In the email, sent at 3:23 p.m. ET, presumably to tens of millions of its customers, AT&T says that a breach (which the company disclosed in a previous email on March 30) compromised customer information. The company said that financial details and call history remained secure.

In response, AT&T is resetting account passcodes and offering a year of free credit monitoring and identity theft protection via Experian’s IdentityWorks service. Experian is a large global credit reporting agency that provides data and analytical tools for credit and fraud monitoring, serving both individuals and businesses.


Jason Perlow/ZDNET

In the email, AT&T provides a free subscription code and a link to the Experian website for enrollment. When we attempted to enroll, we noticed that the server was performing extremely slowly and returning HTTP 500 errors, presumably due to the high levels of traffic AT&T’s email sent over.
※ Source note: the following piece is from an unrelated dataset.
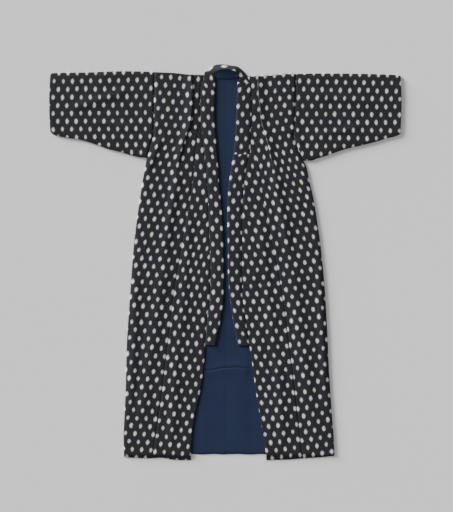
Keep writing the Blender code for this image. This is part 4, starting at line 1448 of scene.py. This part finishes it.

We also noticed that SMS credential logins stopped working via Experian’s mobile application.


Here’s the error message Experian’s website gave us.

Jason Perlow/ZDNET

The subscription offer is genuine, and we were eventually able to log in after several minutes. Still, the website’s performance was agonizing. It took us over half an hour to add our account information for monitoring, experiencing multiple HTTP timeouts along the way.


Experian ID Works portal.

Jason Perlow/ZDNET

The Downdetector service confirmed the traffic spike at Experian, showing a massive increase in user reports at around 5 p.m. ET.


Experian user downtime reports at Downdetector

Jason Perlow/ZDNET

At 4:54 p.m. ET, Experian noted on X that its website had stabilized. However, as of 6 p.m. ET, the site remained non-responsive.
Update on Friday, April 12, at 12:28 AM: We’ve asked AT&T how many emails the company sent on April 11, and if they are staged, how many more traffic surges Experian can expect over the next several days.